------ DATA TO USE ------
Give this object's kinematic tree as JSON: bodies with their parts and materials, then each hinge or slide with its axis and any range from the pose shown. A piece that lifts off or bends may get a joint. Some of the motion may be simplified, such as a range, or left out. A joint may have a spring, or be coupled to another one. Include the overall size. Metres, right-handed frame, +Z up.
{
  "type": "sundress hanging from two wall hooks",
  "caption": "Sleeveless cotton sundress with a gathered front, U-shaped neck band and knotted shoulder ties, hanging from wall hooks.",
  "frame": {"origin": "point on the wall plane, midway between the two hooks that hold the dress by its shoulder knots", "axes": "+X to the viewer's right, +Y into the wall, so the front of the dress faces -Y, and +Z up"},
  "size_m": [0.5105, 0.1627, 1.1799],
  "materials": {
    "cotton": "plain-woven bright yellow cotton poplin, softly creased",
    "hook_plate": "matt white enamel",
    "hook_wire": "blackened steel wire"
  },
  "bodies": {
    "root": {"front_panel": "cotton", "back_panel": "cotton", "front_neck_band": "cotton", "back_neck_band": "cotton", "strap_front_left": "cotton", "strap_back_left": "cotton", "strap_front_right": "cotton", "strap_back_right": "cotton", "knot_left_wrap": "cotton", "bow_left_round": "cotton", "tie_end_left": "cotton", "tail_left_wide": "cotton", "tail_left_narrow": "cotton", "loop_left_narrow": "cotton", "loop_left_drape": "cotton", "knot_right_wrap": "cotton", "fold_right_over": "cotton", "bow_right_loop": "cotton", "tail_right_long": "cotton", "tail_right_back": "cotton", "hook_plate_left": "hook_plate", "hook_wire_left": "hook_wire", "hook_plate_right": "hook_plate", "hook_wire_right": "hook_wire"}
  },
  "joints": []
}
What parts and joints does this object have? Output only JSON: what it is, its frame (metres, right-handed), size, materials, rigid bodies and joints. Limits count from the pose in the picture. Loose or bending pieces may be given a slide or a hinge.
------
EXERCISE - Identify every line where the string "joints" appears.

REPLY -
  "joints": []
What parts and joints does this object have? Output only JSON: what it is, its frame (metres, right-handed), size, materials, rigid bodies and joints. Limits count from the pose in the picture. Loose or bending pieces may be given a slide or a hinge.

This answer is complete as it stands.